The below image should explains set() function basically supports mathematical operations such as union, intersection, difference, and symmetric difference. Kindly see the below image which explains you with an example
Deepti has given the documentation, but the key point in this application here is that you want the unique words. The point is that some words have both a positive and negative entry in the freqs dictionary, so if you just take all the words from the keys of the dictionary, there will be duplicates. That’s what we are using “set()” for here. You could implement that with a loop, but it would be more complicated code and would be (I assume) quite a bit slower. Mind you, I have no idea how the “set()” function is actually implemented, so maybe I’m wrong about the efficiency part of the argument. Hmmmm, we could test it out. But using set() is clearly very simple for us to write. Less code is better, right?
Suppose I gave you a python list of strings each of which is a word. How would you write the code to make sure that the list does not contain any duplicate words?
Right, think about what the entries in freqs are: they are pairs of (key, value) in which the key is a tuple of (word, sentiment) and value is the count for that key.
What you want here is the unique words from the keys, right?
The whole basic of getting a set of unique words in vocabulary fits in with what Paul has added to explanation. Basically it create a new set using elements passed during the call. It takes iterable as an argument and returns a new set object.
Okay, I think I see it now. Sometimes I still have a little trouble working out iterators in Python-- I know in some sense they are much easier/more flexible than some brute force indexing approach, but at the same time thinking in that way just comes more naturally to me I think.
But, yes you are right. I mean I was using len(set(…)), but then the keys are tuples and we only want the set of words, regardless of the associated sentiment. I figured it out.
Note that I have some other instrumentation in addition to just that.
So my freqs dictionary has the words in a different order. I’m not sure off hand whether that is in itself a problem. The first question is whether your count_tweets function passed the tests and whether you ran everything in order.
The code you show is a little different than mine and you’re working a little too hard, but let me try it your way and see what happens.
Hmmm. I wrote the code to generate the set the same way you did and it works for me. The words come out for me in the order I showed above. No change. So I think that means your count_tweets function works differently than mine.
There is one other problem we can see in your exception trace, though: the way you retrieve the freq_pos and freq_neg values in the loop over all the words is incorrect. Not every word will have an entry for both sentiments, so you need to return 0 when the key does not exist. The cleanest way to do that is to use the “get()” method on the freqs dictionary, but you can also use if statements.

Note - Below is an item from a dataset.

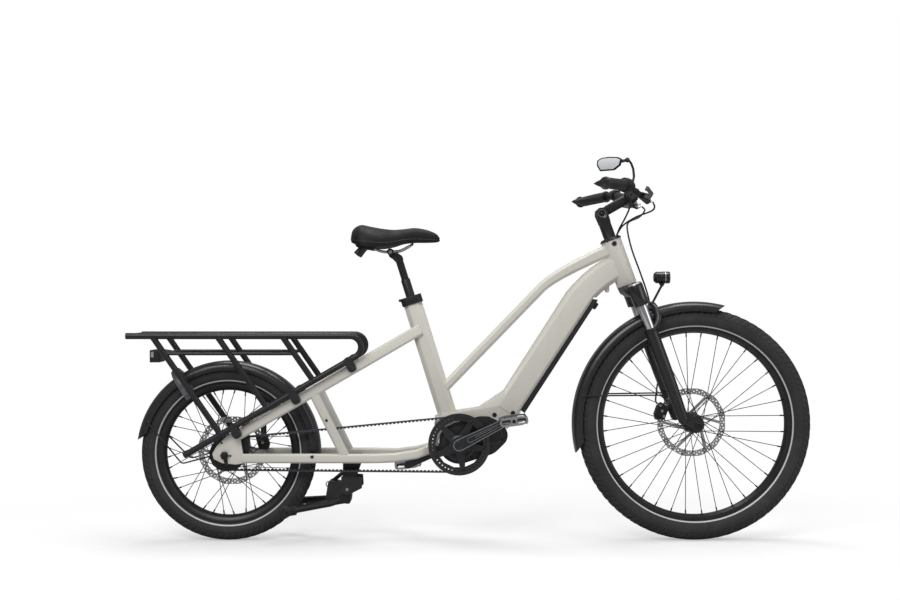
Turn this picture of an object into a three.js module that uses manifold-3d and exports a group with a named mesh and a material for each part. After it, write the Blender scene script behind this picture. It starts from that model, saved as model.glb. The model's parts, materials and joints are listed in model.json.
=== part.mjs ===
// A longtail electric cargo bicycle with a step-through frame, a toothed belt drive and a rear rack.
// Millimetres. +X points forwards, +Y to the rider's left, +Z up. The origin lies on the ground
// under the middle of the bicycle's length. Inside this file x is counted from the rear axle.
import * as THREE from "three";
import { mergeVertices } from "three/addons/utils/BufferGeometryUtils.js";
import Module from "manifold-3d";

const wasm = await Module();
wasm.setup();

// Clearances and small shared values
const gap = 0.3;
const overrun = 2;
const weld = 0.0005;

// Wheels: 26 inch in front, 20 inch behind, both with wide slick tyres
const wheelbase = 1354;
const tyreSides = 36;
const frontTyreRadius = 339.8;
const frontTyreWidth = 60;
const frontRimRadius = 279.5;
const frontRimInner = 264;
const rearTyreRadius = 255.8;
const rearTyreWidth = 56;
const rearRimRadius = 203;
const rearRimInner = 181.5;
const treadFlat = 34;
const rimWidth = 38;
const rimWall = 3;
const beadDepth = 6;
const spokeCount = 24;
const spokeRadius = 1.2;
const spokeLean = 50;
const frontHubRadius = 17;
const frontFlangeRadius = 31;
const frontFlangeSpan = 58;
const rearHubRadius = 42;
const rearFlangeRadius = 52;
const rearFlangeSpan = 60;
const flangeThickness = 7;
const spokeStagger = 2;
const frontAxleHeight = frontTyreRadius * Math.cos(Math.PI / tyreSides);
const rearAxleHeight = rearTyreRadius * Math.cos(Math.PI / tyreSides);

// Brake rotors and calipers, on the left side
const rotorRadius = 101.5;
const rotorInner = 84;
const rotorHubRadius = 27;
const rotorThickness = 2;
const rotorArmWidth = 9;
const rotorArms = 6;
const rotorHoles = 24;
const rotorHoleRadius = 3.2;
const caliperLength = 54;
const caliperDepth = 34;
const caliperWidth = 30;
const padSlot = 4;

// Axles
const frontAxleSpan = 100;
const rearAxleSpan = 138;
const axleRadius = 6;
const axleNutRadius = 12;
const axleNutDepth = 9;

// Belt drive on the right side
const beltPitch = 11;
const beltTeeth = 158;
const beltWidth = 12;
const beltBack = 1.6;
const beltRoot = 1;
const beltToothDepth = 3.6;
const beltToothBase = 6.6;
const beltToothTip = 4.2;
const frontTeeth = 46;
const rearTeeth = 26;
const beltLine = -50;
const sprocketGap = 0.35;
const ringWall = 7;
const spiderArms = 5;
const spiderArmWidth = 15;
const spiderHub = 27;
const guardRadius = 89;
const guardThickness = 3;
const guardInner = 69;
const bracketRise = 29;

// Cranks, pedals and motor
const crankLength = 170;
const crankWidth = 26;
const crankEndWidth = 21;
const crankThickness = 13;
const crankAngle = 26.5;
const crankFace = 68;
const spindleRadius = 12;
const pedalAxleRadius = 6;
const pedalLength = 80;
const pedalWidth = 84;
const pedalThickness = 26;
const pedalWall = 11;
const pedalBarrel = 11;
const motorHalfWidth = 39;
const motorBossRadius = 60;
const motorBodyRadius = 58;
const motorBodyForward = 72;
const motorBodyRise = 21;
const motorNoseRadius = 36;
const motorNoseForward = 106;
const motorNoseRise = 24;
const motorCoverDepth = 3;

// Main frame
const headAngle = 70;
const forkOffset = 44.8;
const axleToCrown = 447;
const headTubeLength = 136;
const headTubeRadius = 30;
const steererRadius = 15;
const seatAngle = 72.6;
const seatSetback = 8;
const seatTubeTop = 436;
const seatTubeFoot = 78;
const seatTubeDepth = 54;
const seatTubeWidth = 44;
const seatTubeChamfer = 13;
const postRadius = 13.5;
const postStageRadius = 11;
const topTubeDepth = 28;
const topTubeWidth = 36;
const downTubeAngle = 57;
const downTubeDepth = 73;
const downTubeWidth = 72;
const downTubeLength = 385;
const frameChamfer = 12;
const stripDepth = 12;
const batteryDepth = 60;
const batteryWidth = 54;
const batteryLength = 392;
const batteryFoot = 22;
const batteryEndGap = 7;
const cradleHalfWidth = 33;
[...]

I added “lawnmow” to my instrumentation and here are my new results (still using your version of the “set” code):
['cash', 'breath', 'wan', 'balkan', 'sfvbeta', 'crowdfund', 'angle.nelson', 'brewproject', "else'", 'meee']
V: 9165, V_pos: 5804, V_neg: 5632, D: 8000, D_pos: 4000, D_neg: 4000, N_pos: 27547, N_neg: 27152
freq_pos for smile = 47
freq_neg for smile = 9
loglikelihood for smile = 1.5577981920239676
freq_pos for lawnmow = 1
freq_neg for lawnmow = 0
loglikelihood for lawnmow = 0.6823294546700677
0.0
9165